Bundeskanzlerin Merkel musste sich in europäischen Verhandlungen nicht nur vor zu großen Begehrlichkeiten einiger Süd-Länder in acht nehmen. Gleichzeitig haben sich bereits vor einem Jahr sowohl Jürgen Trittin von den Grünen als auch SPD-Parteichef Sigmar Gabriel für Euro-Bonds ausgesprochen. Vielleicht sind auch deshalb nach neuesten Umfragen des ARD-Deutschlandtrends 66 Prozent der Deutschen mit der Arbeit unser Kanzlerin zufrieden. Das sind satte acht Prozentpunkte mehr als vor vier Wochen.
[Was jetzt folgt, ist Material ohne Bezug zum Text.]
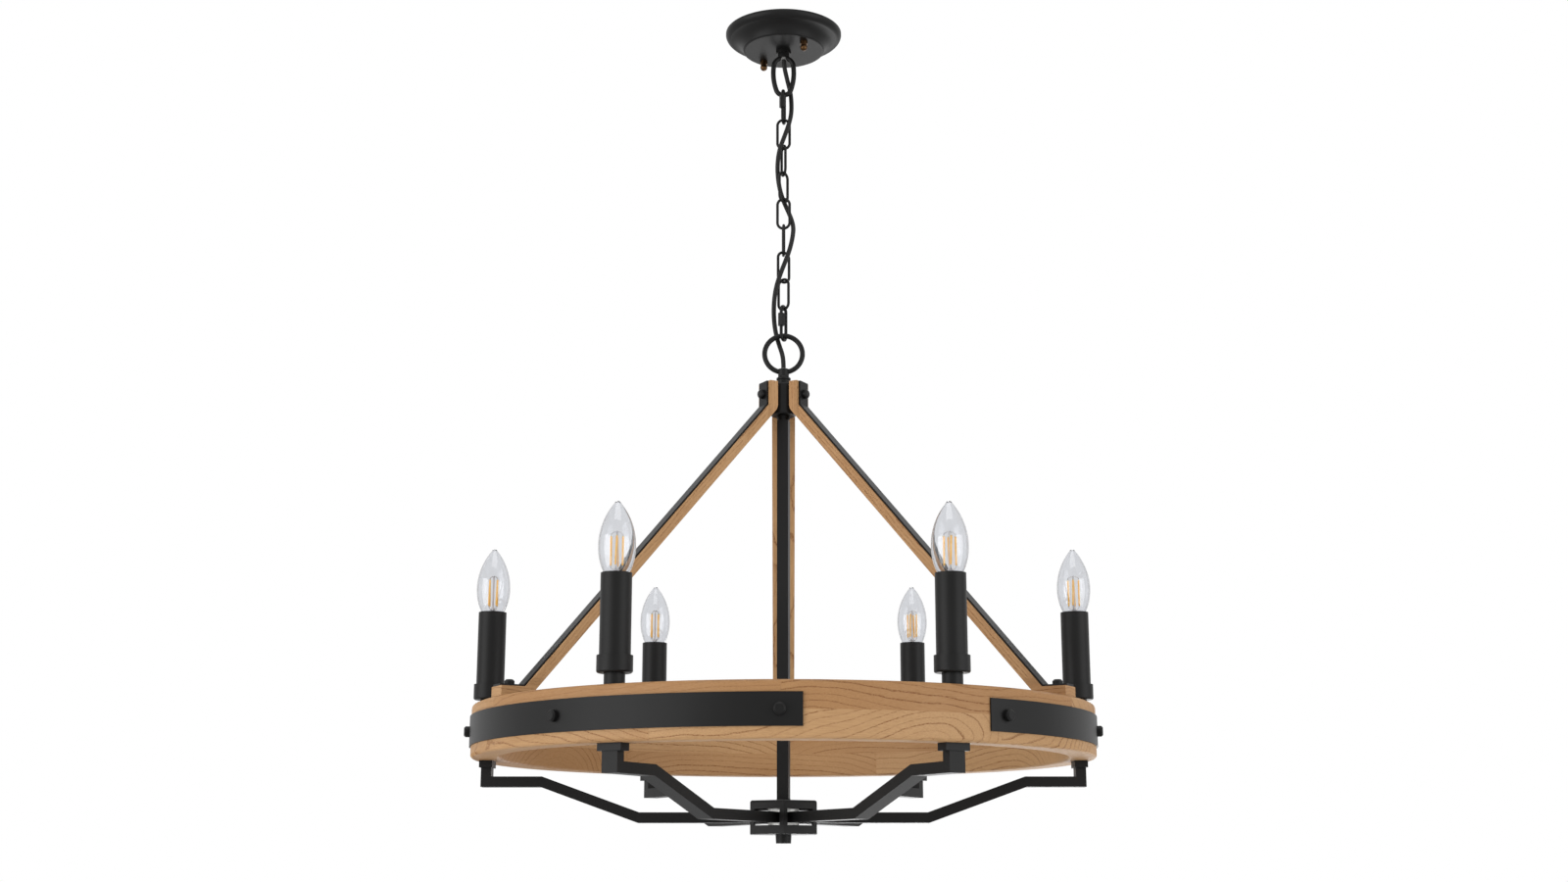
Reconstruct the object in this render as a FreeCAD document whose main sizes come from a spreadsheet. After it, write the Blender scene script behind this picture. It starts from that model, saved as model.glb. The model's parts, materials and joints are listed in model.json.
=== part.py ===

Dieses ist ihr bester Wert seit Dezember 2009. Auch ich bin der Ansicht, dass die Union in der Euro-Krise richtig und entschlossen gehandelt hat und weiter handeln wird und habe entsprechendes Vertrauen in das Handeln der Bundeskanzlerin.

Gern möchte ich zum Schluss ein persönliches Wort anfügen: In mancher Medienberichterstattung werden diejenigen Abgeordneten, die abweichend von der Fraktionsmeinung gegen die Verträge und Rettungsmaßnahmen für unsere Währung stimmen, als "mutige Helden" gefeiert; diejenigen Abgeordneten, die wie ich zugestimmt haben, als "Abnicker", die einem "Fraktionszwang" folgen. Ich respektiere die abweichende Meinung von Kollegen, auch aus der eigenen Fraktion. Aber ich nehme genauso wie diese Kollegen für mich in Anspruch, nach bestem Wissen und Gewissen, nach reiflicher Prüfung und Abwägung von Argumenten, zu meiner Entscheidung gekommen zu sein. Mit Abnicken oder Fraktionszwang hat dies nichts zu tun, sondern damit, dass ich der Überzeugung bin, mit meiner Entscheidung das Beste für das deutsche Volk, für die Stabilisierung unserer Währung, zu tun.